The deal that Egypt is attempting to broker reportedly involves the release of about 600 of the estimated 10,000 Palestinians in Israeli custody, and would include provisions for a cessation of violence on both sides and the end of the siege that has virtually cut off the Gaza Strip.
On the Palestinian side, an exchange could be complicated if Hamas officials refuse to take part, according to Ahmad Hezz Shriem, a member of the Palestinian Legislative Council who was a prisoner for nearly 22 years.
"All of them will refuse to be part of a swap. They were kidnapped," he said. The legislators insist that as parliamentarians, they should have immunity from Israeli arrest. Their colleagues say they were taken by the Israelis because they are lawmakers.
"Israel just wants to disrupt our democracy. They want to inject chaos in the Palestinian Authority" because it is headed by Hamas, said Khalida Jarrar, a member of the Palestinian Legislative Council and also a former prisoner.
Mark Regev, a spokesman for the Israeli Foreign Ministry, said Sunday that Hamas members who have been detained by Israel do not deserve immunity.

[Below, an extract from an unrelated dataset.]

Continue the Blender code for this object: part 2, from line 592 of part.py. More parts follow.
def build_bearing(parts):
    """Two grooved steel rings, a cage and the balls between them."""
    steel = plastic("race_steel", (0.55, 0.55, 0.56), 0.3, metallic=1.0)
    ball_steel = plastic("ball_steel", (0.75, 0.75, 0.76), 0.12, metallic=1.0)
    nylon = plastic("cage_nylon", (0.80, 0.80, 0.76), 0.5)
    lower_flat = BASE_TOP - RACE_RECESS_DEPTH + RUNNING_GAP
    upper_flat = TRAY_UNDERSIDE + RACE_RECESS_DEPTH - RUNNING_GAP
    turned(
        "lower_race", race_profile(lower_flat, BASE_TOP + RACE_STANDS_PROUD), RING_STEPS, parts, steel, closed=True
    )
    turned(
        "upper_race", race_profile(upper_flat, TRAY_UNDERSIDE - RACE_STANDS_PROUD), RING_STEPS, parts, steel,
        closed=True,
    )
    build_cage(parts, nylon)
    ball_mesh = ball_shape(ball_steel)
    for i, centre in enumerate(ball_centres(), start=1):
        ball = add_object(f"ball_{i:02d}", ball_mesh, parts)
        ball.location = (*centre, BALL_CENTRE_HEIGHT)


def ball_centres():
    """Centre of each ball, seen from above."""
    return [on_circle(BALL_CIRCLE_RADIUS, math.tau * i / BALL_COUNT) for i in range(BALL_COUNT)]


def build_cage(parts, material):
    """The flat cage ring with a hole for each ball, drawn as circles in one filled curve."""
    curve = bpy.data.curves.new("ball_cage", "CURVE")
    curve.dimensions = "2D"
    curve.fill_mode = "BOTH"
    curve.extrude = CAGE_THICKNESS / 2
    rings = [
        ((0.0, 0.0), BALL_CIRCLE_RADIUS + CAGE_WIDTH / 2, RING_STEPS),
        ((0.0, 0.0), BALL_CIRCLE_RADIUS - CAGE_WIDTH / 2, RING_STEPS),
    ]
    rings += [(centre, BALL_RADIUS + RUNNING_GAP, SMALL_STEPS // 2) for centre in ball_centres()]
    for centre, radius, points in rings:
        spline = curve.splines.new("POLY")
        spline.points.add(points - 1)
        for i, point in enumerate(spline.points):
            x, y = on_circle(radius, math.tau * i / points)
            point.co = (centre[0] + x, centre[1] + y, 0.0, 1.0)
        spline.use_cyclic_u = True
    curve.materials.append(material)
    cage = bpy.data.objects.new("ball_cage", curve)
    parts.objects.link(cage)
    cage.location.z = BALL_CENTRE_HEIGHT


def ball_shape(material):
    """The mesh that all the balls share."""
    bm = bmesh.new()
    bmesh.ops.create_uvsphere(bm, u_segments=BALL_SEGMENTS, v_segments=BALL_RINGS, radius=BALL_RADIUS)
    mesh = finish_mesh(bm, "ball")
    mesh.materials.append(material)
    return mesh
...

"If the Palestinian leadership acts like leaders should, like statesmen, they will get the respect they deserve," Regev said on CNN when asked about the arrests. "But they can't act like terrorists, be behind suicide acts, be behind abductions, and get that."
At the Palestinian Education Ministry, Shaer's staff said his detention would seriously complicate efforts to reopen schools for 1.2 million children and 150,000 Palestinian college students.
The teachers have not been paid, but "Dr. Shaer was the one who was talking to the president, to the international community, to the teachers, to try to get the resources and get the school year started," Basri Saleh, an education official, said at the ministry building in Ramallah.
"They have targeted the man who was trying to keep education alive in Palestine," Saleh said. "What will they benefit from that?"